Many budgeting scholars are currently interested in whether a rule-based system could be used for improving fiscal sustainability. In the US, congress’s own dismissive treatment of the rules governing the budget process are supportive anecdotes of the view that self-imposed rules do not bind. Furthermore, there is little doubt that adopting rules (e.g. like Balanced Budget Amendments) is at least partially just signalling what you intend to do regardless of the rules. Nevertheless you’d expect that it is possible to raise the political cost of certain actions.

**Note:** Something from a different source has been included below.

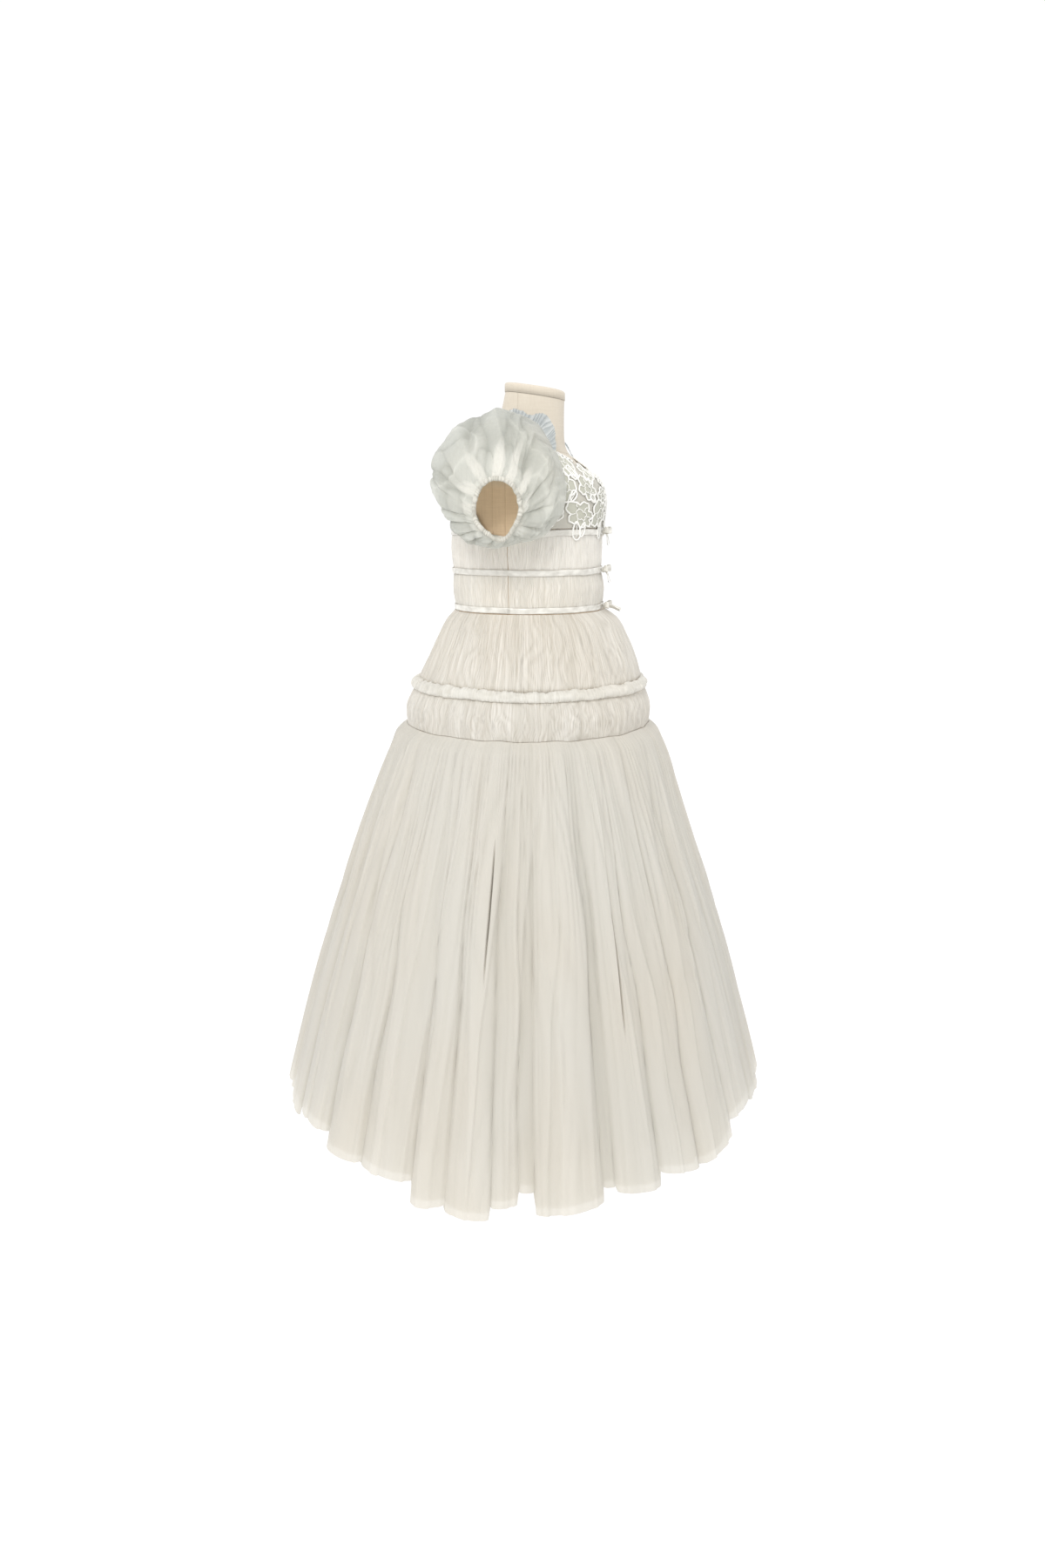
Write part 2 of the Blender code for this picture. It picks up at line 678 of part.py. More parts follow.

In this spirit is an interesting article forthcoming in Public Choice by Csaba Toth (Central Bank of Hugary) on “Valuable Legacy? The Effect of Inherited Fiscal Rules.” Here is the abstract:
The working mechanism of national fiscal rules depends strongly on whether a government must comply with its own rules or inherited ones. In the former case, a government usually introduces fiscal rules to show its commitment to a disciplined fiscal policy (the signaling function). In the latter context, however, inherited rules constitute external obstacles to budgetary policymaking (the limiting function). This study mainly is concerned with the limiting function and therefore bases its empirical analysis on periods when the ruling government inherited fiscal rules introduced by a previous government. The results of a panel-data econometric study indicate that national fiscal rules do contribute to disciplined fiscal policy after a change in government in times of an economic upturn. That finding, however, does not mean that the signaling function is ineffective: quite the contrary. My results, in line with the literature, indicate that the double functions of rules may complement one another. A government that introduces such rules is often already committed to a disciplined policy and wishes to signal such commitment in the short term. With the appearance of new government, however, the function of rules changes, and they efficiently promote disciplined fiscal policy in the long term.
That abstract is a nice summary of the paper’s main points. The empirical work is based on 27 EU members states from 1995 to 2008. Section 3 (Databases and New Methods) is a section not to be skipped, and it is a credit to the author that such a detailed description of where the reader might want to be skeptical of the data’s coding and other limitations. For instance, this has the potential to be a big drawback.
Before delving into the details, however, I need to emphasize that my definition of budgetary rules is limited in several ways. On the one hand, this study concerns only the numerical values of the procedural rules in effect during the compilation and enforcement of the general public budget. In doing so, I concentrate exclusively on the rules contained in national legal systems and thus ignore supranational provisions. Third, budget rules are in place worldwide; this study focuses on European practice and more precisely on the EU member states.
It is an impressive paper, and if you teach a doctoral level course on budgeting it is worth consideration for syllabus space.